==== Supplied data ====

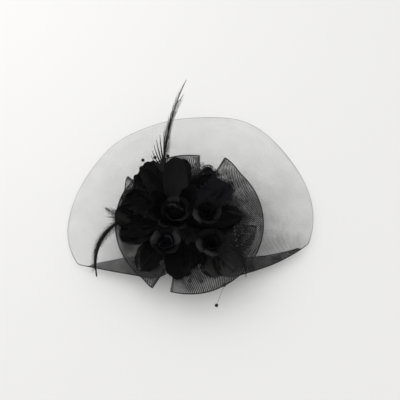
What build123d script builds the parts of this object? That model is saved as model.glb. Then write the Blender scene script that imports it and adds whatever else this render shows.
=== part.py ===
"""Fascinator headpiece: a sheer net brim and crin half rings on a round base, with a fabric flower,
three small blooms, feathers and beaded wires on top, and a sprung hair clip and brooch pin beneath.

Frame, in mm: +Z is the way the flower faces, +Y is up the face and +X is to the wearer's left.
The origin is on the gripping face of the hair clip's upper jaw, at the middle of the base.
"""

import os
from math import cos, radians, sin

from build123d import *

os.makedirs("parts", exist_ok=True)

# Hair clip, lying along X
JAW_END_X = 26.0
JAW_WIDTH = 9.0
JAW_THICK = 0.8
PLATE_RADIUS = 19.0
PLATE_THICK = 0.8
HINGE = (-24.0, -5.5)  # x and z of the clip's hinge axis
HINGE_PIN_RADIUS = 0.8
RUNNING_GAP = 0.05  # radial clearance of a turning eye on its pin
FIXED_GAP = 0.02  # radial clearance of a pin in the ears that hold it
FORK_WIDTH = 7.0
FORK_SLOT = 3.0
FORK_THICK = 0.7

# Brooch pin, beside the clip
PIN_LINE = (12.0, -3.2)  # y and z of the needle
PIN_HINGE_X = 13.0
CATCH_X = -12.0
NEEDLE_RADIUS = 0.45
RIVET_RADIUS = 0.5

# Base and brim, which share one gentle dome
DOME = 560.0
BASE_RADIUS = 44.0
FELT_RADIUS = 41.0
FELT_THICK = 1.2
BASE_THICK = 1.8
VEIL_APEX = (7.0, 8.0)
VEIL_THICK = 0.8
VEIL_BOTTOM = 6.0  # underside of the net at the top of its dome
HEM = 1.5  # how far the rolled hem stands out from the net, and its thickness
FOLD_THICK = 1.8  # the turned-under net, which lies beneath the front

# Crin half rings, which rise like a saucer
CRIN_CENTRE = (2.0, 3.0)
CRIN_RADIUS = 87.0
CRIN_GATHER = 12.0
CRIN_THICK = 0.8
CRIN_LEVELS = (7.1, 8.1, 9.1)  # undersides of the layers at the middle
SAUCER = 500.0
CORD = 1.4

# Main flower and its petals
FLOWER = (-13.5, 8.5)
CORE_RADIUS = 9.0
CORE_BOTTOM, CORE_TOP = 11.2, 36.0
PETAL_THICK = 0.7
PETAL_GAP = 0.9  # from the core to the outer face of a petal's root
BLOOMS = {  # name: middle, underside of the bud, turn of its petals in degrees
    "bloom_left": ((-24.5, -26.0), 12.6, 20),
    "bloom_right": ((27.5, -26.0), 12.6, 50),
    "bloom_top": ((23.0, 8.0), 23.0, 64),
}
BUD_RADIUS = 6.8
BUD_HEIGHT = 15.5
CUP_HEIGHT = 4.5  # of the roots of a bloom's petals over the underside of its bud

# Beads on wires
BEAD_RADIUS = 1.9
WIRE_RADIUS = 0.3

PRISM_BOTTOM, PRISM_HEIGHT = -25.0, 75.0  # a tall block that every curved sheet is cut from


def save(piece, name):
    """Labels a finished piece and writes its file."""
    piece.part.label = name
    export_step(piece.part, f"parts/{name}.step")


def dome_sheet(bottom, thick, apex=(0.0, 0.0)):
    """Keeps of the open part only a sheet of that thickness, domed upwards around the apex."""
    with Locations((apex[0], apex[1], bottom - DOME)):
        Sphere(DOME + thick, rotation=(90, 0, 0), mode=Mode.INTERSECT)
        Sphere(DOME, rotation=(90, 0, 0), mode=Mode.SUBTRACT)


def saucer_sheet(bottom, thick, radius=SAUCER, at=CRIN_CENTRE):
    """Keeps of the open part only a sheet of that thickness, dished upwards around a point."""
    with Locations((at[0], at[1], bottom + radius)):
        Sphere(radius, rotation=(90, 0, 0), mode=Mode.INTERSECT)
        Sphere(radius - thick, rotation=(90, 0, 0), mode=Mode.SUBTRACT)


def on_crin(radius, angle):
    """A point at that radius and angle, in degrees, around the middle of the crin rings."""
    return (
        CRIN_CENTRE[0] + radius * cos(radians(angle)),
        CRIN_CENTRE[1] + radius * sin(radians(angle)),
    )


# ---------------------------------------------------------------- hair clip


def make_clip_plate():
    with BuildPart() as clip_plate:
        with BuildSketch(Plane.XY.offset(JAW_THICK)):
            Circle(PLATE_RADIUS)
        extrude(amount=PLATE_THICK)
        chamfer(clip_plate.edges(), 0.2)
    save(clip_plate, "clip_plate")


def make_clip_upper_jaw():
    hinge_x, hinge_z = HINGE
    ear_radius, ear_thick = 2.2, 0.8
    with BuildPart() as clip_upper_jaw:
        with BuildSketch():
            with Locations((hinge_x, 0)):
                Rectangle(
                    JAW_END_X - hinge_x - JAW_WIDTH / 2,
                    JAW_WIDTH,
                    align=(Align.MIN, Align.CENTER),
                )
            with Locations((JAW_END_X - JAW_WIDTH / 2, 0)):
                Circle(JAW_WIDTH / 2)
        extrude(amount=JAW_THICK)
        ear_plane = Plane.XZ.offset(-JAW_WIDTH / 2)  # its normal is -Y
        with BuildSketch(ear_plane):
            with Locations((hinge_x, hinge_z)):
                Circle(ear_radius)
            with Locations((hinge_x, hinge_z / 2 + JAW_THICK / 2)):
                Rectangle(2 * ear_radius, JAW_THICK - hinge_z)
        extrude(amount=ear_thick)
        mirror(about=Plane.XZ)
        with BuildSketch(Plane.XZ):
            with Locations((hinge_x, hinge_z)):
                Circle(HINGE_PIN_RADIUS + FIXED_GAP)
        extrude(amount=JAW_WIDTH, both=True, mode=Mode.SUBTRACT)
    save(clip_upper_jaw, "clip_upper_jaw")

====

» What you will do
The required output is the exact run of lines from the beginning of the listing above to the line that contains "RIVET_RADIUS = 0.5", inclusive of both.

» Correct answer
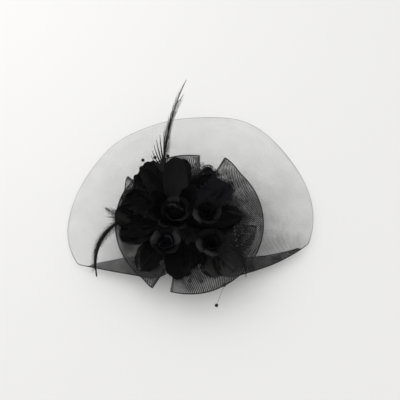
What build123d script builds the parts of this object? That model is saved as model.glb. Then write the Blender scene script that imports it and adds whatever else this render shows.
=== part.py ===
"""Fascinator headpiece: a sheer net brim and crin half rings on a round base, with a fabric flower,
three small blooms, feathers and beaded wires on top, and a sprung hair clip and brooch pin beneath.

Frame, in mm: +Z is the way the flower faces, +Y is up the face and +X is to the wearer's left.
The origin is on the gripping face of the hair clip's upper jaw, at the middle of the base.
"""

import os
from math import cos, radians, sin

from build123d import *

os.makedirs("parts", exist_ok=True)

# Hair clip, lying along X
JAW_END_X = 26.0
JAW_WIDTH = 9.0
JAW_THICK = 0.8
PLATE_RADIUS = 19.0
PLATE_THICK = 0.8
HINGE = (-24.0, -5.5)  # x and z of the clip's hinge axis
HINGE_PIN_RADIUS = 0.8
RUNNING_GAP = 0.05  # radial clearance of a turning eye on its pin
FIXED_GAP = 0.02  # radial clearance of a pin in the ears that hold it
FORK_WIDTH = 7.0
FORK_SLOT = 3.0
FORK_THICK = 0.7

# Brooch pin, beside the clip
PIN_LINE = (12.0, -3.2)  # y and z of the needle
PIN_HINGE_X = 13.0
CATCH_X = -12.0
NEEDLE_RADIUS = 0.45
RIVET_RADIUS = 0.5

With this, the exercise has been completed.